Elsewhere, growth picture in North Africa remained largely mixed with recent recovery in Tunisia and Morocco at one extreme. The recent growths in Tunisia and Morocco were supported by increases in mining/phosphate production, agriculture, and tourism as well as surge in agricultural output. In Egypt, the economy is believed to have expanded 3.9% YoY in Q1 17 (vs. 3.8% YoY in Q4 16) as influx of investment capital greeted the country’s tilt to currency floatation towards the close of last year.

On balance, the IMF projects improvements in current account balances across SSA in 2017 following recovery in commodity prices with SSA oil exporters in pole position to benefit.
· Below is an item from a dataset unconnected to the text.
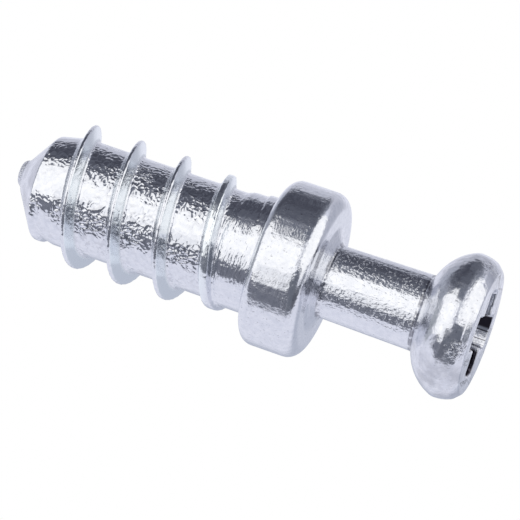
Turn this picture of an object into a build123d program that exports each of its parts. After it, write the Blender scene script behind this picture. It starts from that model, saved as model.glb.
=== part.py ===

Of note, OPEC’s nine-month extension of its November’s production cut deal appears to have provided a much-needed relief to SSA oil exporters in the form of higher export proceeds. This should be aided by pass-through from gradual implementation of pro-market policies in climes such as Nigeria, wherein improvements in FX liquidity have been observed following the introduction of the IEW and its apex bank’s sustained sales of dollars at all segments of the market. Irrespective, current growth expectation for the region is less sanguine relative to predictions in January with the IMF cutting its SSA growth forecast 20bps to align with World Bank’s estimate of 2.6% YoY over 2017.

In North Africa, Egypt’s pro-market policies appear to be generating desired responses from portfolio investors as well with the March influx into the country’s bond market a case in point. This is even as Morocco leverages on its resurging agriculture which has already underpinned its strong growth in Q1 17. Thus, although patches of weaknesses are still expected in Libya and Algeria, mean growth in North Africa should remain strong in 2017.